I knew if I could summon that kind of power, I could enter the kingdom and be a part of this exclusive club of mighty misogynists (which only seemed cool in my twisted youth). And that became my primary focus. Once I had my first guitar, as often as I constantly practiced along with records by Muddy, B.B., Albert King, Son House, and Lightnin’ Hopkins, I also worked on the attitude. That “Come here, baby, and sit on daddy’s knee” swagger gave me the much needed confidence that finally demolished all shyness.
During my senior year in high school, I was lucky enough to meet the late John Lee Hooker at The Beacon Theater in NYC after his performance. He spoke freely of women and the blues. He also called me “Doc” a few times and I would rename myself that to go with this new sense of self. Devon wasn’t really a cool blues name and everything had to fit or I might end up looking as foolish as Mick Jagger.
I was also hearing the mythical stories of Robert Johnson and how he had women all over the Mississippi Delta, cooking for him, giving him their bodies, money, places to stay, words of encouragement, and anything he desired. I failed to look at where his confidence and behavior would ultimately lead him after he was supposedly given some poisoned whiskey by a jealous man after having a tryst with the wrong woman. Those kinds of consequences meant nothing to me as a teen, for I had no prior experiences with making such bad decisions, but they frighten me to the core today.

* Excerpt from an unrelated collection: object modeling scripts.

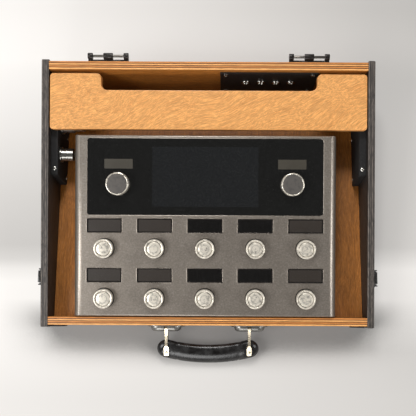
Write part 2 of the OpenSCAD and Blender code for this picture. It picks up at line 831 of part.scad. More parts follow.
// Base plate with two ears whose stub pins carry the lever arms
module latch_plate() {
  plate_mid = latch_top - latch_h/2;
  translate([0, plate_mid, 0]) plate(latch_w, latch_h, latch_plate_t, 2);
  for (side = [-1, 1]) {
    translate([side*(ear_half - ear_t/2), 0, 0]) rotate([90, 0, 90])
      translate([0, 0, -ear_t/2]) linear_extrude(ear_t) polygon(rounded(
        [[-ear_r - 2.2, 0], [ear_r + 2.2, 0], [ear_r, latch_out + ear_r], [-ear_r, latch_out + ear_r]],
        [0, 0, 2.2, 2.2], 5));
    translate([side*(ear_half - ear_t/2), 0, latch_out]) rotate([0, -side*90, 0])
      cylinder(h = ear_t/2 + arm_gap + lever_t, r = stub_r, $fn = small_fn);
  }
}

// Lever: two arms on the stub pins, a cross pin for the claw and a cover with a turned-out tip
module latch_lever() {
  for (side = [-1, 1]) difference() {
    translate([side*(arm_half - lever_t/2), 0, 0]) rotate([90, 0, 90])
      translate([0, 0, -lever_t/2]) linear_extrude(lever_t) polygon(rounded(
        [[arm_end, latch_out - arm_end], [arm_end, latch_out + arm_end],
         [lever_skin_top, lever_skin_out], [-lever_len, lever_skin_out],
         [-lever_len, lever_skin_out - 2.4], [-claw_throw - 2.5, latch_out - 1.8]],
        [arm_end*0.94, arm_end*0.94, 0, 0, 0, 1.6], 5));
    translate([side*arm_half, 0, latch_out]) rotate([0, -side*90, 0])
      translate([0, 0, -1]) cylinder(h = lever_t + 2, r = stub_r + run_gap, $fn = small_fn);
  }
  translate([-arm_half, -lever_len, lever_skin_out - lever_t])
    cube([2*arm_half, lever_len + lever_skin_top, lever_t]);
  translate([-arm_half + 0.6, -lever_len - 1.6, lever_skin_out - lever_t])
    cube([2*arm_half - 1.2, 2, lever_t]);
  translate([-arm_half, -claw_throw, latch_out]) rotate([0, 90, 0])
    cylinder(h = 2*arm_half, r = claw_pin_r, $fn = small_fn);
}

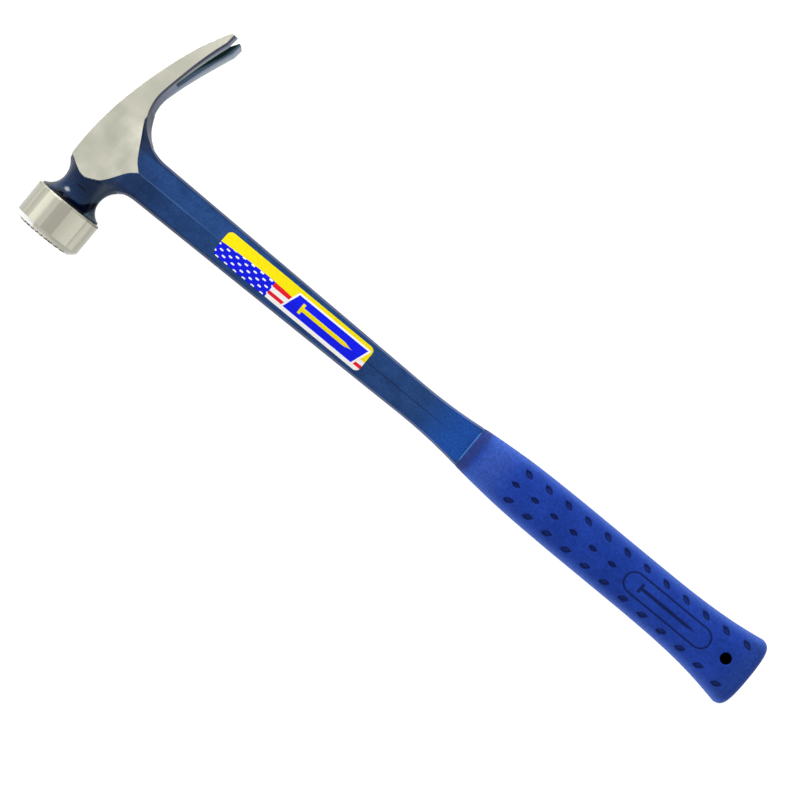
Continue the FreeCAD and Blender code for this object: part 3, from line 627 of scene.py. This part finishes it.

Today you can hear Howlin’ Wolf’s “Smokestack Lightnin’” on a commercial for Viagra. Sure, the message is less than subtle, but that image of sexual potency in the blues still lives on. I can’t help but think Viagra would not be needed if a steady dose of Muddy’s and Wolf’s music were initially part of the diet, but some of us learn later than others. I’m glad I got a head start.